Nesta medida, admitir a notificação e pronúncia da executada, apesar de indevidamente convocada para [a] lide antes do momento oportuno, seria prolongar ou agravar o erro procedimental que o Tribunal a quo procurou corrigir na decisão em crise, em violação do regime que o legislador impôs para estes casos.
Neste como noutras situações semelhantes em que a parte não é admitida a intervir na fase inicial da instância, está suspensa a obrigação de ouvir a outra parte para apreciar não só o objecto a lide mas também qualquer incidente que se suscite, sob pena de se deixar entrar pelo postigo aquilo que não se quer que entre pela porta.
Em suma, carece de sustento o vício processual invocado pela Recorrente nas suas conclusões, pelo que improcede a apelação."
*3. [Comentário] Salvo o devido respeito, não se pode acompanhar a posição da RG.
Não está em causa que a executada foi citada antes do momento adequado e que foi praticada na execução uma nulidade processual (art. 195.º, n.º 1, CPC). O que não se pode aceitar é que, perante a arguição desta nulidade pela exequente, a executada, entretanto presente na acção, não tenha de ser ouvida sobre a nulidade cometida e que o tribunal possa apreciar essa nulidade sem garantir o contraditório da executada. Entender, pelo menos de modo implícito, que se verifica a "manifesta desnecessidade" referida na parte final do art. 201.º CPC não parece convincente.

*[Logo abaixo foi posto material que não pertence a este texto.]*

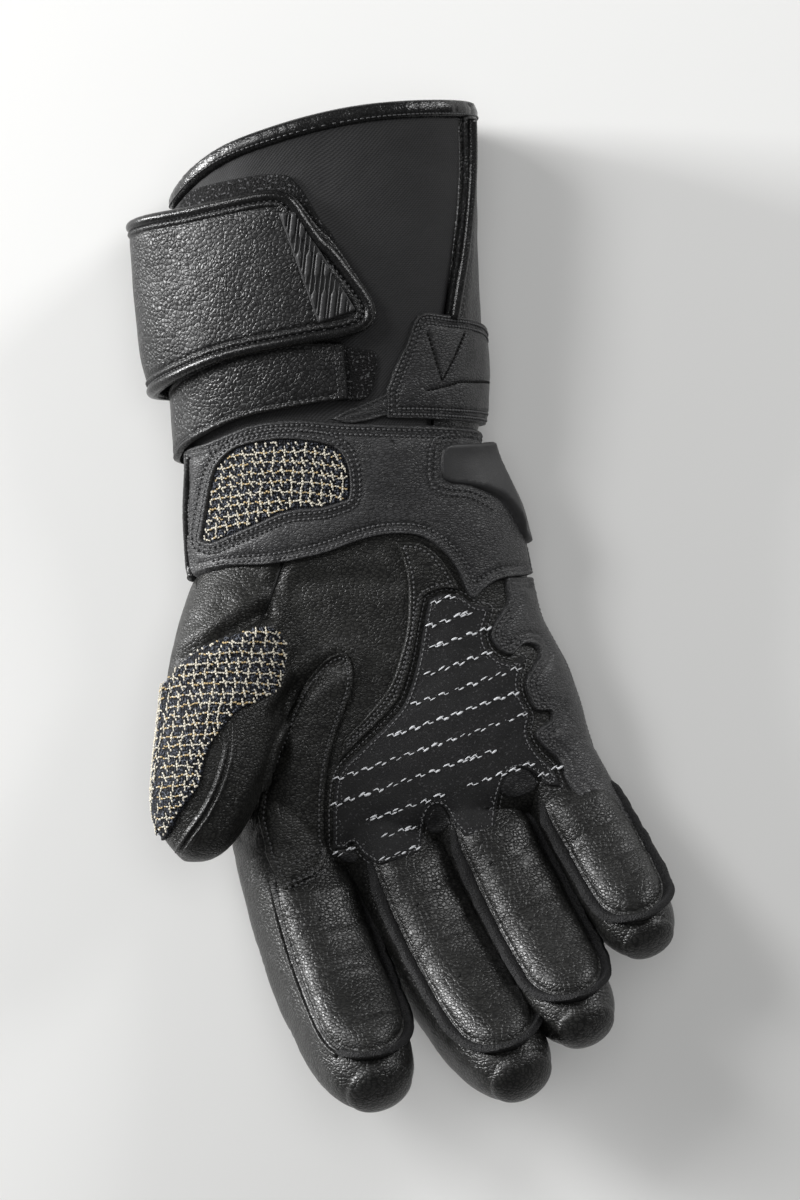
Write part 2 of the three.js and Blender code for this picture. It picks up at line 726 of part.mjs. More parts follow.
function turnsOf(rows, widest) {
  return rows.flatMap((row, i) => {
    if (i === rows.length - 1) return [row.turn];
    const span = rows[i + 1].turn - row.turn;
    const pieces = Math.ceil(span / widest);
    return Array.from({ length: pieces }, (_, k) => row.turn + (span * k) / pieces);
  });
}

const bandStep = 13; // widest turn between two rows of a band
const noInset = { high: () => 0, low: () => 0 };
const plain = (offset) => () => offset;
const glove = new THREE.Group();

function addNode(name, solid, colour) {
  const mesh = solid.getMesh();
  const points = new Float32Array(mesh.numVert * 3);
  for (let i = 0; i < mesh.numVert; i += 1) {
    points.set(mesh.vertProperties.subarray(i * mesh.numProp, i * mesh.numProp + 3), i * 3);
  }
  const geometry = new THREE.BufferGeometry();
  geometry.setAttribute("position", new THREE.BufferAttribute(points, 3));
  geometry.setIndex(new THREE.BufferAttribute(mesh.triVerts, 1));
  geometry.computeVertexNormals();
  const node = new THREE.Mesh(geometry, new THREE.MeshStandardMaterial(colours[colour]));
  node.name = name;
  glove.add(node);
}

// Hand: a hollow palm, open to the cuff and to each finger, and five hollow finger pieces.
const farUp = wristSeamY + 2 * cuffLength;
const farDown = wristSeamY - 4 * palmLength;
const farSide = 3 * palmWidth;
function planSlab(lowY, highY) {
  const corners = [[-farSide, lowY], [farSide, lowY], [farSide, highY], [-farSide, highY]];
  return prism(corners.map(([x, y]) => new THREE.Vector2(x, y)), -cuffDepth, farAbove);
}
const outerBody = body(0);
const innerBody = body(-handWall);
const bodyWall = outerBody.subtract(innerBody);
const clearBody = body(gap);
const thumbCavity = thumbSolid(-handWall);
const fingerCavities = fingers.map((f) => fingerSolid(f, -handWall));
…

A partir do momento em que a executada foi citada antes do tempo criou-se uma situação processual que, apesar de resultar de uma nulidade processual, não pode ser ignorada. Aliás, a seguir-se a orientação que fez vencimento na RG, cabe perguntar em que circunstância deve ser ouvida a parte contrária sempre que o tribunal cometa uma nulidade processual. Se, por exemplo, o tribunal aceitar uma réplica que não devia ter sido aceite e se o réu arguir a nulidade processual, também se poderia referir, nas palavras do acórdão, que "admitir a notificação e pronúncia [do réu] [...], seria prolongar ou agravar o erro procedimental que o Tribunal a quo procurou corrigir na decisão em crise, em violação do regime que o legislador impôs para estes casos".